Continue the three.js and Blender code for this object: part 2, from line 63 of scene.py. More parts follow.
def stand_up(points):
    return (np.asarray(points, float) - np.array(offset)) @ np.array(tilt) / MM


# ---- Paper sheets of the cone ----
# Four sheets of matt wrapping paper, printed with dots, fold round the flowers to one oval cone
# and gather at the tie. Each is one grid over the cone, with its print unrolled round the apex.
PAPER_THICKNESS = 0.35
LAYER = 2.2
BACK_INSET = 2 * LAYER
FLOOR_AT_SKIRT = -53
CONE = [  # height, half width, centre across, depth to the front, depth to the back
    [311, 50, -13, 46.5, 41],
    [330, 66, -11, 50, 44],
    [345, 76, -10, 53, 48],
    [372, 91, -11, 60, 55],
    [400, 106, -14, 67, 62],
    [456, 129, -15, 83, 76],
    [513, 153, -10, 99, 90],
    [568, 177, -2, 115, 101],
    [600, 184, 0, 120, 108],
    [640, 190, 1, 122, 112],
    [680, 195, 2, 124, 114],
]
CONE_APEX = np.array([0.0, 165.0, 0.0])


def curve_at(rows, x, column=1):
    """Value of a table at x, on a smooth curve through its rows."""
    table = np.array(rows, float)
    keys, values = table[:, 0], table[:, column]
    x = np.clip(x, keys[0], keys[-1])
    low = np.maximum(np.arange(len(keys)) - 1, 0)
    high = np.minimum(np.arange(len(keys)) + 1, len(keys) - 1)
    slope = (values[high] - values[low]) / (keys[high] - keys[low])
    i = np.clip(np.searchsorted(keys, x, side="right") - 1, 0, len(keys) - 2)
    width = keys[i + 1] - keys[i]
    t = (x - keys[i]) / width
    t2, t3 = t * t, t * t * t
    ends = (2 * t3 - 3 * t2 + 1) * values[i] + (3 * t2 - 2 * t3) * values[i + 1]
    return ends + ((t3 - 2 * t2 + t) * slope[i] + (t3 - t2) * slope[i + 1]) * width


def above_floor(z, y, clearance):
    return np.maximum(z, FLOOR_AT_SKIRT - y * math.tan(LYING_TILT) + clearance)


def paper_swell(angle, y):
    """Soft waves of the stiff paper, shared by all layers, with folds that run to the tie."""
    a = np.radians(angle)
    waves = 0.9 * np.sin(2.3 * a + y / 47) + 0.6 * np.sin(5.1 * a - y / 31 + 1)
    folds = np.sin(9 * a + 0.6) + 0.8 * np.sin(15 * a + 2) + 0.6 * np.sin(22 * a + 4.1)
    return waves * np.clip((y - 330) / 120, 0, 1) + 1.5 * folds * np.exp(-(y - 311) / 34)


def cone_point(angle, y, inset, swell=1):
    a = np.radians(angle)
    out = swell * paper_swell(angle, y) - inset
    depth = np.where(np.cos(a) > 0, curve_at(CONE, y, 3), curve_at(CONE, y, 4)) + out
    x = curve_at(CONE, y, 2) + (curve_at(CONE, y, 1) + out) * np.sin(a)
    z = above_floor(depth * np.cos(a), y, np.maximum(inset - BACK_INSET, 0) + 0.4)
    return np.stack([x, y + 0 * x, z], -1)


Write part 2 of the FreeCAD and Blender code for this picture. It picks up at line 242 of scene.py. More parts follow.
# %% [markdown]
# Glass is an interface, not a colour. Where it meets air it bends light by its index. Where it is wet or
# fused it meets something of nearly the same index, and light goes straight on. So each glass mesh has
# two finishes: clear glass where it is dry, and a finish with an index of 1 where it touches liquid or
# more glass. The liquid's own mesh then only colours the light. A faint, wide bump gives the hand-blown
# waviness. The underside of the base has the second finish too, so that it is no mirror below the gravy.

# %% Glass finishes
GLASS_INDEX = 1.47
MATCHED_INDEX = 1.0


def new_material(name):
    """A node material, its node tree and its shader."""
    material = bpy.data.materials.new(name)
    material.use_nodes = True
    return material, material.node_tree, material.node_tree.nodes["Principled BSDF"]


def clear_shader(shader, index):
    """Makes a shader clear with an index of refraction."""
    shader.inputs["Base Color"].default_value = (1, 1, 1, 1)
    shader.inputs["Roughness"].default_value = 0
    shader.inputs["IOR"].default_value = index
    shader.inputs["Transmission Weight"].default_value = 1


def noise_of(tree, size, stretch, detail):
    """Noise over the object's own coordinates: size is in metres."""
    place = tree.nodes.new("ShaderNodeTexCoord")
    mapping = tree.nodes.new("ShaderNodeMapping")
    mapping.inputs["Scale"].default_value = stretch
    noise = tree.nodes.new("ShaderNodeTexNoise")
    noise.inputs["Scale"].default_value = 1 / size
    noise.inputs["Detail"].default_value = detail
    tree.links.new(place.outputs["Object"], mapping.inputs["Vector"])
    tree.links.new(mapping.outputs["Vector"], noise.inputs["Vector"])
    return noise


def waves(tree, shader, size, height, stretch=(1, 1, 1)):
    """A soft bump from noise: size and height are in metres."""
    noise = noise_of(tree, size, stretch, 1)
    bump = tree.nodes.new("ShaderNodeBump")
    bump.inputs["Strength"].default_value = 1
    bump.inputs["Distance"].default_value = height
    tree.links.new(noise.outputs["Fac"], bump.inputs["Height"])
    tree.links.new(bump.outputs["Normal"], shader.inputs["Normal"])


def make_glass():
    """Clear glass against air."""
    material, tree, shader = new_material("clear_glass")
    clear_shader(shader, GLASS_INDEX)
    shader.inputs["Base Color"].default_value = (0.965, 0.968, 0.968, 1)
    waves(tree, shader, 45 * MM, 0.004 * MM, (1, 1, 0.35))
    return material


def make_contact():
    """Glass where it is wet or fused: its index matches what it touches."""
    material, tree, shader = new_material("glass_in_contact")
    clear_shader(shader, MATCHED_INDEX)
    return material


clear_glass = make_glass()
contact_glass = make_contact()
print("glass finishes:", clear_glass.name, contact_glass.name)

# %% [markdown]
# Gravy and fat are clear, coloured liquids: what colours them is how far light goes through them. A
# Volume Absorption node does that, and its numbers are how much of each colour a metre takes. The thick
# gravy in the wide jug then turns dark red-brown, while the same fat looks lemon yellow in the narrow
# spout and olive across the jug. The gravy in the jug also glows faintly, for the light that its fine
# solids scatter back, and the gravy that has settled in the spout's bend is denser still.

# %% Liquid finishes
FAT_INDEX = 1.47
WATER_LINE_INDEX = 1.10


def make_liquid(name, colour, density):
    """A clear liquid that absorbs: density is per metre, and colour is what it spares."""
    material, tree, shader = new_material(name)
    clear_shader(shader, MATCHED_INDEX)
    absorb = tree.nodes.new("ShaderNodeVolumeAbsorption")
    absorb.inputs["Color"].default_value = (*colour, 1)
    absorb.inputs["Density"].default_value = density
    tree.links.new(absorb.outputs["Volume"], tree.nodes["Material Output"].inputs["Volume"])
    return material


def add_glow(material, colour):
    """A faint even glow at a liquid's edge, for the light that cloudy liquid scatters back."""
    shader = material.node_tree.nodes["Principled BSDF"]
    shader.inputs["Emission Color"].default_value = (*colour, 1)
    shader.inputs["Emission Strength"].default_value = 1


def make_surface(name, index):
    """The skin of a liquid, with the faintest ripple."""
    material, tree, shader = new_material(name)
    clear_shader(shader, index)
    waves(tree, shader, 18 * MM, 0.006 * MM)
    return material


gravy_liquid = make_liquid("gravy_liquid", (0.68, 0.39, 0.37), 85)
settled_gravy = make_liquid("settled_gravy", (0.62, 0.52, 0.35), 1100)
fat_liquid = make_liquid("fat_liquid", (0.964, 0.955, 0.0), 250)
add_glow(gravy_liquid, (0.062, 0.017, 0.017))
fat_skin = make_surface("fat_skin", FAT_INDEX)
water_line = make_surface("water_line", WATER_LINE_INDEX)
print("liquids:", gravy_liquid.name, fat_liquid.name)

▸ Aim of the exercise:
Write the data back out verbatim.

▸ Correct response:
Continue the three.js and Blender code for this object: part 2, from line 63 of scene.py. More parts follow.
def stand_up(points):
    return (np.asarray(points, float) - np.array(offset)) @ np.array(tilt) / MM


# ---- Paper sheets of the cone ----
# Four sheets of matt wrapping paper, printed with dots, fold round the flowers to one oval cone
# and gather at the tie. Each is one grid over the cone, with its print unrolled round the apex.
PAPER_THICKNESS = 0.35
LAYER = 2.2
BACK_INSET = 2 * LAYER
FLOOR_AT_SKIRT = -53
CONE = [  # height, half width, centre across, depth to the front, depth to the back
    [311, 50, -13, 46.5, 41],
    [330, 66, -11, 50, 44],
    [345, 76, -10, 53, 48],
    [372, 91, -11, 60, 55],
    [400, 106, -14, 67, 62],
    [456, 129, -15, 83, 76],
    [513, 153, -10, 99, 90],
    [568, 177, -2, 115, 101],
    [600, 184, 0, 120, 108],
    [640, 190, 1, 122, 112],
    [680, 195, 2, 124, 114],
]
CONE_APEX = np.array([0.0, 165.0, 0.0])


def curve_at(rows, x, column=1):
    """Value of a table at x, on a smooth curve through its rows."""
    table = np.array(rows, float)
    keys, values = table[:, 0], table[:, column]
    x = np.clip(x, keys[0], keys[-1])
    low = np.maximum(np.arange(len(keys)) - 1, 0)
    high = np.minimum(np.arange(len(keys)) + 1, len(keys) - 1)
    slope = (values[high] - values[low]) / (keys[high] - keys[low])
    i = np.clip(np.searchsorted(keys, x, side="right") - 1, 0, len(keys) - 2)
    width = keys[i + 1] - keys[i]
    t = (x - keys[i]) / width
    t2, t3 = t * t, t * t * t
    ends = (2 * t3 - 3 * t2 + 1) * values[i] + (3 * t2 - 2 * t3) * values[i + 1]
    return ends + ((t3 - 2 * t2 + t) * slope[i] + (t3 - t2) * slope[i + 1]) * width


def above_floor(z, y, clearance):
    return np.maximum(z, FLOOR_AT_SKIRT - y * math.tan(LYING_TILT) + clearance)


def paper_swell(angle, y):
    """Soft waves of the stiff paper, shared by all layers, with folds that run to the tie."""
    a = np.radians(angle)
    waves = 0.9 * np.sin(2.3 * a + y / 47) + 0.6 * np.sin(5.1 * a - y / 31 + 1)
    folds = np.sin(9 * a + 0.6) + 0.8 * np.sin(15 * a + 2) + 0.6 * np.sin(22 * a + 4.1)
    return waves * np.clip((y - 330) / 120, 0, 1) + 1.5 * folds * np.exp(-(y - 311) / 34)


def cone_point(angle, y, inset, swell=1):
    a = np.radians(angle)
    out = swell * paper_swell(angle, y) - inset
    depth = np.where(np.cos(a) > 0, curve_at(CONE, y, 3), curve_at(CONE, y, 4)) + out
    x = curve_at(CONE, y, 2) + (curve_at(CONE, y, 1) + out) * np.sin(a)
    z = above_floor(depth * np.cos(a), y, np.maximum(inset - BACK_INSET, 0) + 0.4)
    return np.stack([x, y + 0 * x, z], -1)


Write part 2 of the FreeCAD and Blender code for this picture. It picks up at line 242 of scene.py. More parts follow.
# %% [markdown]
# Glass is an interface, not a colour. Where it meets air it bends light by its index. Where it is wet or
# fused it meets something of nearly the same index, and light goes straight on. So each glass mesh has
# two finishes: clear glass where it is dry, and a finish with an index of 1 where it touches liquid or
# more glass. The liquid's own mesh then only colours the light. A faint, wide bump gives the hand-blown
# waviness. The underside of the base has the second finish too, so that it is no mirror below the gravy.

# %% Glass finishes
GLASS_INDEX = 1.47
MATCHED_INDEX = 1.0


def new_material(name):
    """A node material, its node tree and its shader."""
    material = bpy.data.materials.new(name)
    material.use_nodes = True
    return material, material.node_tree, material.node_tree.nodes["Principled BSDF"]


def clear_shader(shader, index):
    """Makes a shader clear with an index of refraction."""
    shader.inputs["Base Color"].default_value = (1, 1, 1, 1)
    shader.inputs["Roughness"].default_value = 0
    shader.inputs["IOR"].default_value = index
    shader.inputs["Transmission Weight"].default_value = 1


def noise_of(tree, size, stretch, detail):
    """Noise over the object's own coordinates: size is in metres."""
    place = tree.nodes.new("ShaderNodeTexCoord")
    mapping = tree.nodes.new("ShaderNodeMapping")
    mapping.inputs["Scale"].default_value = stretch
    noise = tree.nodes.new("ShaderNodeTexNoise")
    noise.inputs["Scale"].default_value = 1 / size
    noise.inputs["Detail"].default_value = detail
    tree.links.new(place.outputs["Object"], mapping.inputs["Vector"])
    tree.links.new(mapping.outputs["Vector"], noise.inputs["Vector"])
    return noise


def waves(tree, shader, size, height, stretch=(1, 1, 1)):
    """A soft bump from noise: size and height are in metres."""
    noise = noise_of(tree, size, stretch, 1)
    bump = tree.nodes.new("ShaderNodeBump")
    bump.inputs["Strength"].default_value = 1
    bump.inputs["Distance"].default_value = height
    tree.links.new(noise.outputs["Fac"], bump.inputs["Height"])
    tree.links.new(bump.outputs["Normal"], shader.inputs["Normal"])


def make_glass():
    """Clear glass against air."""
    material, tree, shader = new_material("clear_glass")
    clear_shader(shader, GLASS_INDEX)
    shader.inputs["Base Color"].default_value = (0.965, 0.968, 0.968, 1)
    waves(tree, shader, 45 * MM, 0.004 * MM, (1, 1, 0.35))
    return material


def make_contact():
    """Glass where it is wet or fused: its index matches what it touches."""
    material, tree, shader = new_material("glass_in_contact")
    clear_shader(shader, MATCHED_INDEX)
    return material


clear_glass = make_glass()
contact_glass = make_contact()
print("glass finishes:", clear_glass.name, contact_glass.name)

# %% [markdown]
# Gravy and fat are clear, coloured liquids: what colours them is how far light goes through them. A
# Volume Absorption node does that, and its numbers are how much of each colour a metre takes. The thick
# gravy in the wide jug then turns dark red-brown, while the same fat looks lemon yellow in the narrow
# spout and olive across the jug. The gravy in the jug also glows faintly, for the light that its fine
# solids scatter back, and the gravy that has settled in the spout's bend is denser still.

# %% Liquid finishes
FAT_INDEX = 1.47
WATER_LINE_INDEX = 1.10


def make_liquid(name, colour, density):
    """A clear liquid that absorbs: density is per metre, and colour is what it spares."""
    material, tree, shader = new_material(name)
    clear_shader(shader, MATCHED_INDEX)
    absorb = tree.nodes.new("ShaderNodeVolumeAbsorption")
    absorb.inputs["Color"].default_value = (*colour, 1)
    absorb.inputs["Density"].default_value = density
    tree.links.new(absorb.outputs["Volume"], tree.nodes["Material Output"].inputs["Volume"])
    return material


def add_glow(material, colour):
    """A faint even glow at a liquid's edge, for the light that cloudy liquid scatters back."""
    shader = material.node_tree.nodes["Principled BSDF"]
    shader.inputs["Emission Color"].default_value = (*colour, 1)
    shader.inputs["Emission Strength"].default_value = 1


def make_surface(name, index):
    """The skin of a liquid, with the faintest ripple."""
    material, tree, shader = new_material(name)
    clear_shader(shader, index)
    waves(tree, shader, 18 * MM, 0.006 * MM)
    return material


gravy_liquid = make_liquid("gravy_liquid", (0.68, 0.39, 0.37), 85)
settled_gravy = make_liquid("settled_gravy", (0.62, 0.52, 0.35), 1100)
fat_liquid = make_liquid("fat_liquid", (0.964, 0.955, 0.0), 250)
add_glow(gravy_liquid, (0.062, 0.017, 0.017))
fat_skin = make_surface("fat_skin", FAT_INDEX)
water_line = make_surface("water_line", WATER_LINE_INDEX)
print("liquids:", gravy_liquid.name, fat_liquid.name)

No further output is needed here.